President Ford's federal budget for fiscal year 1978 proposes a $3.2 billion increase in outlays for commerce and transportation programs and forecasts that growing postal deficits will force the U.S. postal Service to seek higher rates.

In Mr. Ford's final budget proposal, delivered to Congress yesterday, $19.3 billion of outlays are outlined compared with $16.1 billion in the current year, which ends Sept. 30.

The largest single item in the budget is spending for highway improvement and construction - a record $7.2 billion, compared with $6.1 billion in the current year. Mr. Ford said while the outlays for highways would, be at the highest level to date, they should decline to $6.9 billion in fiscal 1979.

America's interstate highway system, begun in the 1950s, has cost about $60 billion to date. About 85 per cent of the 39,000-mile system has been completed and the remaining highway links are due to be finished by 1990.

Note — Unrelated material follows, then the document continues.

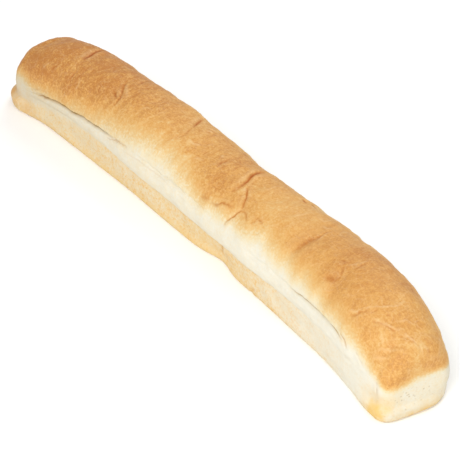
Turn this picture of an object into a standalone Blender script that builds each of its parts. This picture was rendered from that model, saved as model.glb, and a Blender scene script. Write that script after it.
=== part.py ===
# A soft white stick loaf: a rounded baked top, pale sides torn where the dough folded over, and a flat sole.
# Sizes are in millimetres. s runs along the loaf, from the far end at -255 to the near end at +255,
# b runs across it, negative at the front, and z runs up from the sole.
import bmesh
import bpy
import numpy as np

loafLength = 510.0
halfWidths = ((-255, 38), (-170, 35.7), (-55, 36.7), (25, 34.7), (90, 36), (160, 35.2), (215, 32.6), (255, 25.4))
heights = ((-255, 62.5), (-170, 67), (-95, 67), (25, 61), (90, 61.5), (160, 67), (215, 71.5), (255, 73))
bend = ((-262, -17.5), (-170, -8.5), (-95, -3), (25, 1.5), (125, 3.5), (170, 1.2), (215, -5.6), (262, -14))
middle = (-1.4, -7.4)  # centre of the bent outline, which the origin stands under

widestLevel = 0.4  # share of the height at which the loaf is widest
domePower = 2.3  # 2 makes the top's cross-section an ellipse, and more makes it squarer
soleRound = 3.0  # radius of the edge under the foot

# how the ends close: the top comes down over a stretch, then the section turns into a blunt face
endHeight = 34.0
dropPower = 2.2
nearEnd = {"drop": 73, "soleRadius": 7, "sideRadius": 10, "topRadius": 14, "backMore": 13, "bulge": 1}
farEnd = {"drop": 71, "soleRadius": 20, "sideRadius": 17, "topRadius": 20, "backMore": 0, "bulge": 1}
faceMiddle = 15.0  # height of the middle of the end faces
faceSwell = 15.0  # how far the swelling of the faces reaches
faceTurn = 20.0  # distance over which the rim of a face goes from its front share to its back one

# lines along the side, as shares of the height: the top of the golden foot, and the tear under the top crust
footLine = ((-255, 0.34), (-200, 0.38), (-140, 0.4), (-60, 0.355), (30, 0.33), (90, 0.37), (160, 0.38),
            (255, 0.43))
tearLine = ((-255, 0.45), (-220, 0.455), (-190, 0.49), (-150, 0.53), (-90, 0.585), (0, 0.605), (60, 0.575),
            (137, 0.57), (180, 0.6), (255, 0.62))
footStep = 1.2  # how far the foot stands back from the roll of pale dough above it
rollOut = 1.2  # how far that roll swells
tearHeight = 2.6
frontTear = ((-228, 0), (-195, 2.8), (-160, 3.4), (-122, 3), (-100, 1), (-20, 0.7), (100, 0.6), (145, 3),
             (196, 2.8), (214, 0))
backTear = ((-215, 0), (-170, 2.6), (-70, 3), (-20, 0.7), (70, 0.8), (110, 3), (185, 3), (226, 0))
reliefFade = (20, 60)  # distance from the ends over which foot and roll appear

# the rim of the sole stands out past the side, most at the ends, and one pinch shortens it at the front
rimOut = ((-255, 7), (-240, 4), (-215, 1.2), (-165, 2), (-120, 2), (-70, 0.8), (-20, 2), (25, 2.4), (90, 0.8),
          (150, 0.8), (222, 0), (242, 3), (255, 2.8))
backRimShare = 0.4
rimTop = ((-255, 20), (-240, 17), (-215, 13), (255, 13))  # height at which the rim ends
rimSlope = 5  # height it takes to run out
pinch = {"at": 46, "depth": 5.2, "before": 18, "after": 16, "height": 14}

# dents in the top, and lumps where the depth is negative: place along, place across, depth and radius
dents = ((-182, 4, 1.4, 9), (-118, -14, 1, 10), (-46, 8, 1.3, 10), (-8, -6, 0.9, 12), (42, 0, 1.8, 10),
         (60, -20, 1.6, 9), (124, -8, 1.7, 13), (176, -18, 1, 9), (20, 24, 1.3, 11), (140, 22, 1.2, 12),
         (-68, 27, -1.5, 18), (-128, 24, 1.2, 20), (196, 22, 0.7, 18), (84, 30, -0.9, 12))
lumpSize = 0.5

# shares of the way round from under the loaf to its top that the sole, the foot and the roll take
solePart, footPart, rollPart = 0.2, 0.14, 0.14
solePoints, footPoints, rollPoints, topPoints = 3, 4, 5, 15
bodyRows, cornerRows, faceRows = 84, 5, 3


def through(points, x):
    # smooth curve through (place, value) points
    places, values = np.array(points, float).T
    slopes = np.gradient(values, places)
    i = np.clip(np.searchsorted(places, x) - 1, 0, len(places) - 2)
    gap = places[i + 1] - places[i]
    t = np.clip((x - places[i]) / gap, 0, 1)
    fromLeft = (1 + 2 * t) * (1 - t) ** 2 * values[i] + t * (1 - t) ** 2 * gap * slopes[i]
    fromRight = t * t * (3 - 2 * t) * values[i + 1] - t * t * (1 - t) * gap * slopes[i + 1]
    return fromLeft + fromRight


def rise(x, low, high):
    t = np.clip((x - low) / (high - low), 0, 1)
    return t * t * (3 - 2 * t)


def bell(x, width):
    return np.exp(-((x / width) ** 2))


def heightAt(s):
    height = through(heights, s)
    for end, outward in ((nearEnd, s), (farEnd, -s)):
        t = np.clip(1 - (loafLength / 2 - outward) / end["drop"], 0, 1)
        height = endHeight + (height - endHeight) * (1 - t**dropPower) ** (1 / dropPower)
    return height


def halfSection(s, v):
    # from the edge of the sole to the top: place across, height, way out, and the two lines of the side
    height, width = heightAt(s), through(halfWidths, s)
    level = widestLevel * height
    footTop, tear = through(footLine, s) * height, through(tearLine, s) * height
    foot = np.clip((v - solePart) / footPart, 0, 1)
    roll = np.clip((v - solePart - footPart) / rollPart, 0, 1)
    top = np.clip((v - solePart - footPart - rollPart) / (1 - solePart - footPart - rollPart), 0, 1)
    first = np.arcsin(((tear - level) / (height - level)) ** (domePower / 2))
    angle = first + (np.pi / 2 - first) * top
    onTop = top > 0
    z = np.where(onTop, level + (height - level) * np.sin(angle) ** (2 / domePower),
                 footTop * foot + (tear - footTop) * roll)
    up = np.clip((z - level) / (height - level), 0, 1)
    b = np.where(onTop, width * np.cos(angle).clip(0) ** (2 / domePower),
                 width * (1 - up**domePower) ** (1 / domePower))
    outB, outZ = (b / width) ** (domePower - 1) / width, up ** (domePower - 1) / (height - level)
    size = np.hypot(outB, outZ)
    b = b - soleRound * (1 - np.sqrt(1 - np.clip(1 - z / soleRound, 0, 1) ** 2))
    return b, z, outB / size, outZ / size, footTop, tear


def rimAt(s, z, front):
    top = through(rimTop, s)
    return through(rimOut, s) * (1 - rise(z, top - rimSlope, top)) * (front + backRimShare * (1 - front))


def relief(s, b, z, side, footTop, tear):
    # how far the skin stands out from the plain section
    front = (1 - side) / 2
    body = rise(loafLength / 2 - np.abs(s), *reliefFade)
    swell = rollOut * np.sin(np.pi * np.clip((z - footTop) / (tear - footTop), 0, 1))
    step = footStep * (1 - rise(z, footTop - 1.5, footTop)) * rise(z, 0, soleRound)
    torn = through(frontTear, s) * front + through(backTear, s) * (1 - front)
    past = s - pinch["at"]
    pinched = pinch["depth"] * bell(past, np.where(past < 0, pinch["before"], pinch["after"]))
    out = body * (swell - step) - torn.clip(0) * bell(z - tear, tearHeight)
    out = out + rimAt(s, z, front) - pinched * bell(z, pinch["height"]) * front
    across = side * b
    for at, over, depth, radius in dents:
        out = out - depth * bell(np.hypot(s - at, across - over), radius) * rise(z, tear, tear + 8)
    lumps = np.sin(s / 23 + across / 19) + np.sin(s / 41 - across / 13 + 2) * np.cos(s / 17 + z / 15)
    return out + lumpSize * lumps * rise(z, soleRound, 4 * soleRound)


def cornerRadius(end, v, side):
    parts = (solePart, solePart + footPart, solePart + footPart + rollPart, 1)
    radii = (end["soleRadius"], end["sideRadius"], end["sideRadius"], end["topRadius"])
    return np.interp(v, parts, radii) + end["backMore"] * side.clip(0) * rise(v, parts[1], parts[0])


def skin(along, end, turn, face, v, side):
    # points of the loaf's surface: along goes 0 to 1 over the body, turn 0 to 1 round the corner of an end,
    # face 0 to 1 over the end's face to its middle, and end is -1 at the far end and 1 at the near one
    inSole = np.clip(v / solePart, 0, 1)
    side = side * inSole
    farRadius, nearRadius = cornerRadius(farEnd, v, side), cornerRadius(nearEnd, v, side)
    s = (farRadius - loafLength / 2) * (1 - along) + (loafLength / 2 - nearRadius) * along
    b, z, outB, outZ, footTop, tear = halfSection(s, np.maximum(v, solePart))
    out = relief(s, b, z, side, footTop, tear)
    bent = turn * np.pi / 2
    b, z = b + outB * out * np.cos(bent), z + outZ * out

    radius = np.where(end < 0, farRadius, nearRadius)
    bulge = np.where(end < 0, farEnd["bulge"], nearEnd["bulge"])
    inset, lift = radius * (1 - np.cos(bent)), soleRound * (1 - np.cos(bent))
    b = b * (1 - inset / through(halfWidths, s)) * (1 - face)
    fromMiddle = z - faceMiddle
    closing = np.where(fromMiddle > 0, inset / (heightAt(s) - faceMiddle), lift / faceMiddle)
    z = faceMiddle + fromMiddle * (1 - closing) * (1 - face)
    onFace = np.sin(bent) ** 2
    swollen = bulge * bell(side * b, faceSwell) * bell(z - faceMiddle, faceSwell)
    faceOut = rimAt(end * loafLength / 2, z, rise(-side * b, -faceTurn, faceTurn)) + swollen
    s = s + end * ((radius + outB * out * (1 - onFace)) * np.sin(bent) + onFace * faceOut)

    slope = (through(bend, s + 1) - through(bend, s - 1)) / 2
    across = side * b / np.hypot(1, slope)
    return np.stack((s - across * slope - middle[0], through(bend, s) + across - middle[1], z), axis=-1)


def lengthwiseRows():
    # (along, end, turn, face) of each row, from the middle of the far face to the middle of the near one
    body = [(t, 0, 0, 0) for t in np.linspace(0, 1, bodyRows)]
    corner = [(turn, 0) for turn in np.linspace(0, 1, cornerRows + 1)[1:]]
    face = [(1, share) for share in np.linspace(0, 1, faceRows + 1)[1:]]
    far = [(0, -1, turn, share) for turn, share in reversed(corner + face)]
    near = [(1, 1, turn, share) for turn, share in corner + face]
    return np.array(far + body + near, float)


def crosswisePoints():
    # share of the half girth and side of each point round the loaf, from under its middle and back
    parts = np.cumsum((0, solePart, footPart, rollPart, 1 - solePart - footPart - rollPart))
    counts = (solePoints, footPoints, rollPoints, topPoints)
    half = [np.linspace(a, b, n, endpoint=False) for a, b, n in zip(parts, parts[1:], counts)]
    half = np.concatenate(half + [[1.0]])
    return np.concatenate((half, half[-2::-1])), np.repeat((-1.0, 1.0), (len(half), len(half) - 1))


def crustMaterial():
    material = bpy.data.materials.new("crust")
    material.use_nodes = True
    shader = material.node_tree.nodes["Principled BSDF"]
    shader.inputs["Base Color"].default_value = (0.72, 0.40, 0.15, 1)
    shader.inputs["Roughness"].default_value = 0.6
    shader.inputs["Metallic"].default_value = 0
    return material


def makeLoaf():
    rows = lengthwiseRows()
    shares, sides = crosswisePoints()
    bm = bmesh.new()
    bmesh.ops.create_grid(bm, x_segments=len(rows) - 1, y_segments=len(shares) - 1, size=1)
    flat = np.array([v.co for v in bm.verts])
    row = np.rint((flat[:, 0] + 1) / 2 * (len(rows) - 1)).astype(int)
    column = np.rint((flat[:, 1] + 1) / 2 * (len(shares) - 1)).astype(int)
    points = skin(*rows[row].T, shares[column], sides[column]) / 1000
    for vert, point in zip(bm.verts, points):
        vert.co = point
    bmesh.ops.remove_doubles(bm, verts=bm.verts, dist=1e-5)
    bmesh.ops.recalc_face_normals(bm, faces=bm.faces)
    mesh = bpy.data.meshes.new("loaf")
    bm.to_mesh(mesh)
    bm.free()
    mesh.shade_smooth()
    mesh.materials.append(crustMaterial())
    loaf = bpy.data.objects.new("loaf", mesh)
    bpy.context.collection.objects.link(loaf)
    return loaf


for old in list(bpy.data.objects):
    bpy.data.objects.remove(old)
makeLoaf()
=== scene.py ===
# A soft white stick loaf on a pale table: the baked crust with its torn sides, creases and bake colours,
# and the light and view it is shown in. Lengths are in millimetres until the points are placed. s runs
# along the loaf, from the far end at -255 to the near end at +255, b runs across it, negative at the
# front, and z runs up from the sole.
from math import cos, radians, sin

import bmesh
import bpy
import numpy as np
from mathutils import Matrix, Vector, noise


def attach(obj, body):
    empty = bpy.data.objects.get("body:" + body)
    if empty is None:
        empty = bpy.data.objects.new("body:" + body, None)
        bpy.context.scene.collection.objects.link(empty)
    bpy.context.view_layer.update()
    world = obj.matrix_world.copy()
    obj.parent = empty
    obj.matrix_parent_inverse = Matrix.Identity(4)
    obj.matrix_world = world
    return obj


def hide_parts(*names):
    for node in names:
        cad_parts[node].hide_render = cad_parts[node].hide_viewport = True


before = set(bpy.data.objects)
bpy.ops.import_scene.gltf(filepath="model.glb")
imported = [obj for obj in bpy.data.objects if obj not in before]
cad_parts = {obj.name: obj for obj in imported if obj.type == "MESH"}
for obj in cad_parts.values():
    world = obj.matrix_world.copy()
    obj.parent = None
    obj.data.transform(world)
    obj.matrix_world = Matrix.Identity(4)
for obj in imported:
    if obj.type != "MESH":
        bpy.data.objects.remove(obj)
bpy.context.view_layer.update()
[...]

The outgoing Republican administration's proposed budget for fiscal 1978 includes a $6.5 billion ceiling on federal-aid highway spending. Without such a ceiling, Mr. Ford said, more than $5 billion of previously authorized highway funds also would be available for spending.

"Such funds probably could not be utilized by states," based on yearly highway spending trends, Mr. Ford stated. If the additional money was obligated, he contended, it would accentuate a financial "peaks and valleys" situation that has plagued the highway construction industry in recent years.

Democratic sources on Capitol Hill said, however, that President-elect Jimmy Carter may propose utilizing some of the already authorized highway spending as a method of reducing unemployment and they forecast that Congress would support a ceiling higher than $6.5 billion.

The outgoing administration also proposed an increase in mass transit aid yesterday, with an emphasis on operating subsidy grants and transfer of interstate highway money to public transportation by local governments. For fiscal 1978, Mr. Ford proposed $2.3 billion for mass transit, up 7 per cent from the current year and up 54 per cent from fiscal 1976.

In his budget message, the President proposed that, in the future, operating subsidies be limited to 80 per cent of all new transit aid, to "foster capital investment and replacement, and encourage greater productivity and other restraint in operating costs."

Among other proposals made yesterday:

For the 10 major, independent regulatory agencies, there would be an increase in personnel of only 168 positions. This 1.2 per cent increase is lower than the averge for all federal programs and reflects the outgoing administration's attempts to cut the costs of economic regulation.

Based on estimated receipts of $15.1 billion at the U.S. Postal Service in fiscal 1978, including $1.7 billion of federal appropriations, there will be a deficit of $1.74 billion"and the service will need to request an increase in rates."